Combinatorial Philosopher Inequalities

In online combinatorial allocation, agents arrive sequentially and items are allocated in an online manner. The algorithm designer only knows the distribution of each agent's valuation, while the actual realization of the valuation is revealed only upon her arrival. Against the offline benchmark, Feldman, Gravin, and Lucier (SODA 2015) designed an optimal $0.5$-competitive algorithm for XOS agents. An emerging line of work focuses on designing approximation algorithms against the (computationally unbounded) optimal online algorithm. The primary goal is to design algorithms with approximation ratios strictly greater than $0.5$, surpassing the impossibility result against the offline optimum.

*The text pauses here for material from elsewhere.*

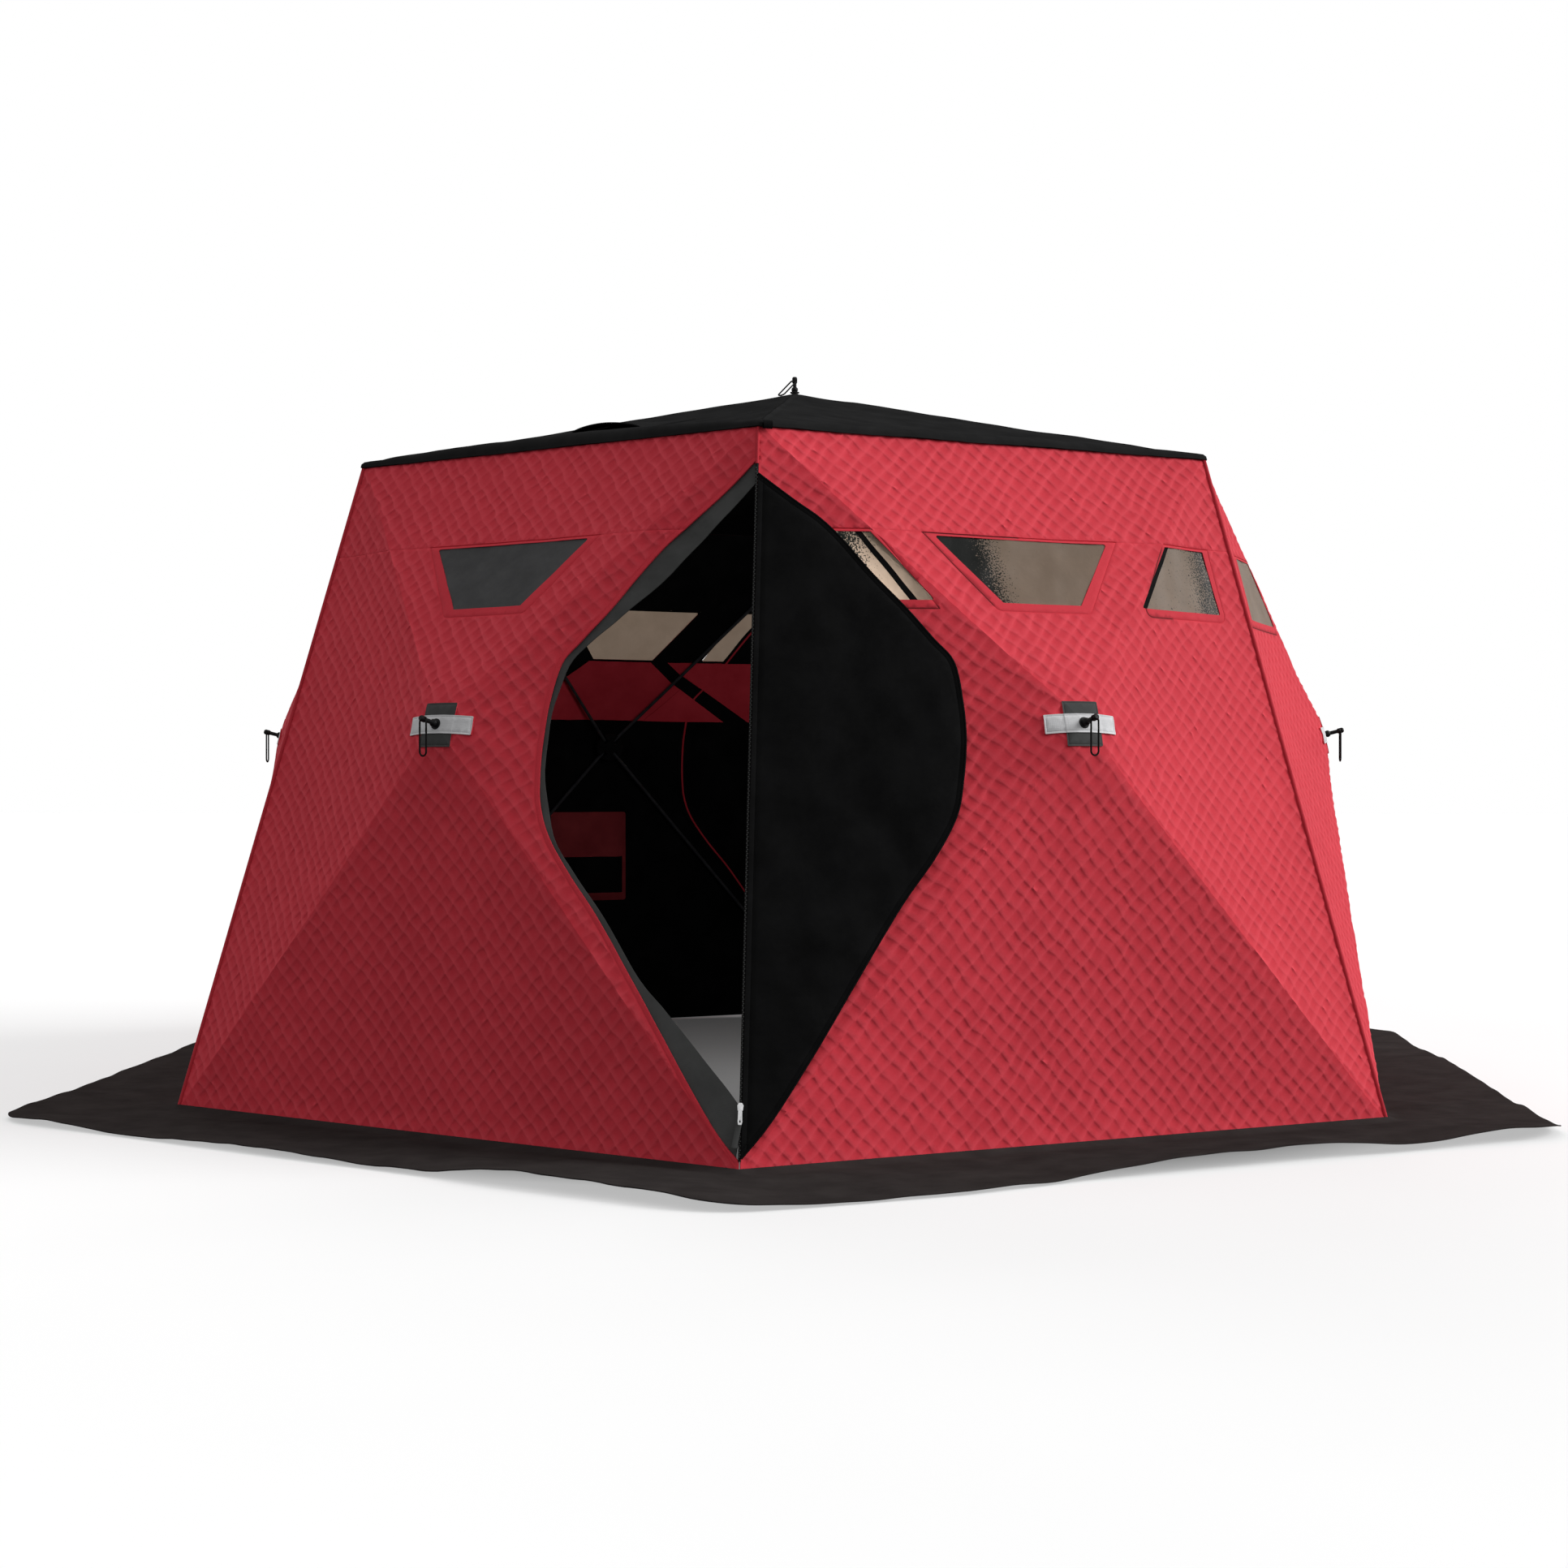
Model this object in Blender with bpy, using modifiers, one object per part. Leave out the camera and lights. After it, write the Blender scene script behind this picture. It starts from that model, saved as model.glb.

Positive results are established for unit-demand agents (Papadimitriou, Pollner, Saberi, Wajc, MOR 2024), and for $k$-demand agents (Braun, Kesselheim, Pollner, Saberi, EC 2024). In this paper, we extend the existing positive results for agents with submodular valuations by establishing a $0.5 + \Omega(1)$ approximation against a newly constructed online configuration LP relaxation for the combinatorial allocation setting. Meanwhile, we provide negative results for agents with XOS valuations by providing a $0.5$ integrality gap for the online configuration LP, showing an obstacle of existing approaches.